數據讀取
hadoopFile
Parameters:
- path – path to Hadoop file
- inputFormatClass – fully qualified classname of Hadoop InputFormat (e.g. “org.apache.hadoop.mapred.TextInputFormat”)
- keyClass – fully qualified classname of key Writable class (e.g. “org.apache.hadoop.io.Text”)
- valueClass – fully qualified classname of value Writable class (e.g. “org.apache.hadoop.io.LongWritable”)
- keyConverter – (None by default)
- valueConverter – (None by default)
- conf – Hadoop configuration, passed in as a dict (None by default)
- batchSize – The number of Python objects represented as a single Java object. (default 0, choose batchSize automatically)
# hadoopFile:返回鍵值對,鍵爲爲行的偏移量,值爲行的內容
# log.txt:
# http://www.baidu.com
# http://www.google.com
# http://www.google.com
# ... ... ...
rdd = sc.hadoopFile("hdfs://centos03:9000/datas/log.txt",
inputFormatClass="org.apache.hadoop.mapred.TextInputFormat",
keyClass="org.apache.hadoop.io.LongWritable",
valueClass="org.apache.hadoop.io.Text")
print(rdd.collect()) #1
rdd1 = rdd.map(lambda x: x[1].split(":"))
print(rdd1.collect()) #2
#1
[(0, ‘http://www.baidu.com’), (22, ‘http://www.google.com’), (45, ‘http://www.google.com’), (68, ‘http://cn.bing.com’), (88, ‘http://cn.bing.com’), (108, ‘http://www.baidu.com’), (130, ‘http://www.sohu.com’), (151, ‘http://www.sina.com’), (172, ‘http://www.sin2a.com’), (194, ‘http://www.sin2desa.com’), (219, ‘http://www.sindsafa.com’)]
#2
[[‘http’, ‘//www.baidu.com’], [‘http’, ‘//www.google.com’], [‘http’, ‘//www.google.com’], [‘http’, ‘//cn.bing.com’], [‘http’, ‘//cn.bing.com’], [‘http’, ‘//www.baidu.com’], [‘http’, ‘//www.sohu.com’], [‘http’, ‘//www.sina.com’], [‘http’, ‘//www.sin2a.com’], [‘http’, ‘//www.sin2desa.com’], [‘http’, ‘//www.sindsafa.com’]]
newAPIHadoopFile
Parameters:
- path – path to Hadoop file
- inputFormatClass – fully qualified classname of Hadoop InputFormat (e.g. “org.apache.hadoop.mapreduce.lib.input.TextInputFormat”)
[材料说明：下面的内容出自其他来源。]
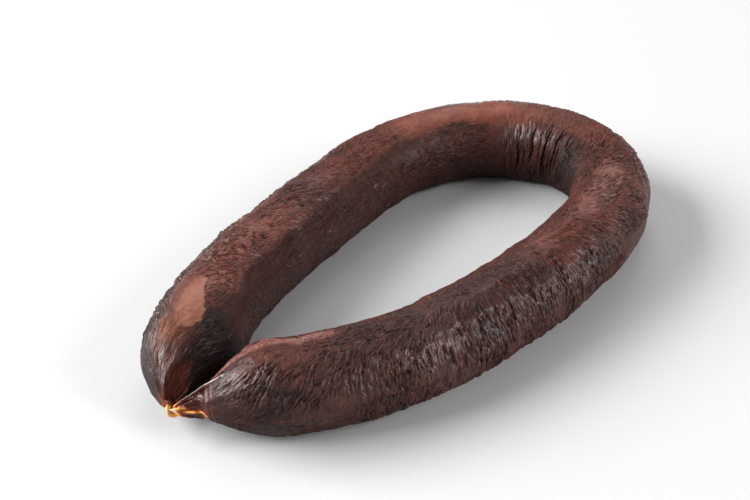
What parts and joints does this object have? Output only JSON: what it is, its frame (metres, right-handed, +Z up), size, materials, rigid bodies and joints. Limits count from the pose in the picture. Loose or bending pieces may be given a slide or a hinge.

- keyClass – fully qualified classname of key Writable class (e.g. “org.apache.hadoop.io.Text”)
- valueClass – fully qualified classname of value Writable class (e.g. “org.apache.hadoop.io.LongWritable”)
- keyConverter – (None by default)
- valueConverter – (None by default)
- conf – Hadoop configuration, passed in as a dict (None by default)
- batchSize – The number of Python objects represented as a single Java object. (default 0, choose batchSize automatically)
# newAPIHadoopFile:返回鍵值對,鍵爲爲行的偏移量,值爲行的內容
rdd = sc.newAPIHadoopFile("hdfs://centos03:9000/datas/log.txt",
# inputFormatClass與舊的API不同
inputFormatClass="org.apache.hadoop.mapreduce.lib.input.TextInputFormat",
keyClass="org.apache.hadoop.io.LongWritable",
valueClass="org.apache.hadoop.io.Text"
)
print(rdd.collect()) #1
rdd1 = rdd.map(lambda x: x[1].split(":"))
print(rdd1.collect()) #2
#1
[(0, ‘http://www.baidu.com’), (22, ‘http://www.google.com’), (45, ‘http://www.google.com’), (68, ‘http://cn.bing.com’), (88, ‘http://cn.bing.com’), (108, ‘http://www.baidu.com’), (130, ‘http://www.sohu.com’), (151, ‘http://www.sina.com’), (172, ‘http://www.sin2a.com’), (194, ‘http://www.sin2desa.com’), (219, ‘http://www.sindsafa.com’)]
#2
[[‘http’, ‘//www.baidu.com’], [‘http’, ‘//www.google.com’], [‘http’, ‘//www.google.com’], [‘http’, ‘//cn.bing.com’], [‘http’, ‘//cn.bing.com’], [‘http’, ‘//www.baidu.com’], [‘http’, ‘//www.sohu.com’], [‘http’, ‘//www.sina.com’], [‘http’, ‘//www.sin2a.com’], [‘http’, ‘//www.sin2desa.com’], [‘http’, ‘//www.sindsafa.com’]]
hadoopRDD
Parameters:
- inputFormatClass – fully qualified classname of Hadoop InputFormat (e.g. “org.apache.hadoop.mapred.TextInputFormat”)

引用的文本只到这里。